A whole series singles out body parts, treating them as still life. "Female Still Life: Limbs," 1983, emphasizes the "gorgeous roundness" of the buttocks, and the angular slash of an arm and leg.

Once Murray was comfortable photographing naked women, she moved into the dicier terrain of the male nude by making pictures of couples. "Intimacy/Isolation: Caress," 1987, is a rhythmic image, all white curves against black, of a man and woman holding their bodies together.

"I had the dynamics of the man and woman undressing in front of me," she says of the challenge. "It was a huge leap." But she took it. "The feelings of awkwardness took a back seat. The artist/director in me took front and center."

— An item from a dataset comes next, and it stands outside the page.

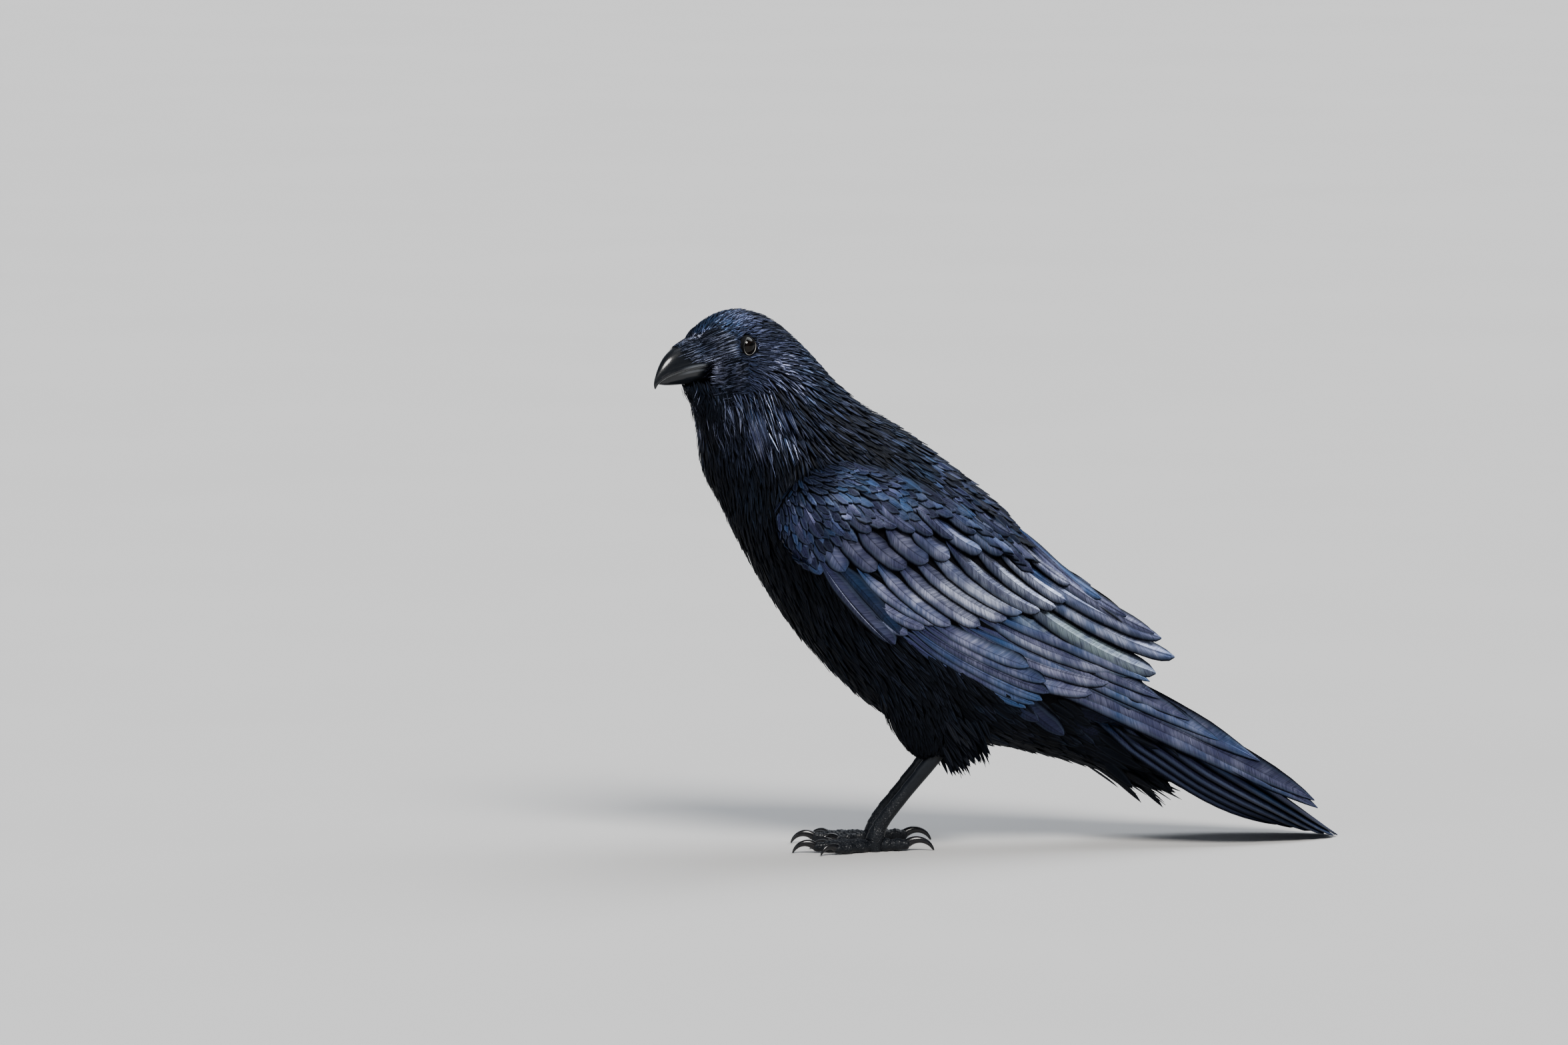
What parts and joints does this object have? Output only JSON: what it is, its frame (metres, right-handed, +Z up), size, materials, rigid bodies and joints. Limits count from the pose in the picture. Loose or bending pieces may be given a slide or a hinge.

Murray has now lived in Tucson longer than any other place in her peripatetic life. Thirty years in, at the opening of her retrospective in September, Murray was not only surrounded by three decades of work made in the Old Pueblo, but by the friends and family she's cultivated here.

Her grown daughters (one of them pregnant) flew in from Portland, their husbands and a granddaughter in tow. Four out of her five siblings turned up, her sister Jean all the way from Ireland.

"Having the retrospective was a great honor," she says, not only to herself but to her late parents. "I have such tremendous awe and respect for my parents, what they endured for their family. All my life, I've been striving to have milestones to make them proud of me."

After giving up photography for a few years, Murray got herself back into the studio two years ago. She's still attached to film, she says, with no plans to go digital, and the retrospective includes several 2007 prints straight out of the darkroom.

One of them is "Self-Portrait: New Growth," 2007. It pictures Frances herself, with a thick plant atop her head. Like the fertile plant in her father's woodcut, it has stems and leaves joyously pushing up and out, on their way into unexplored territory.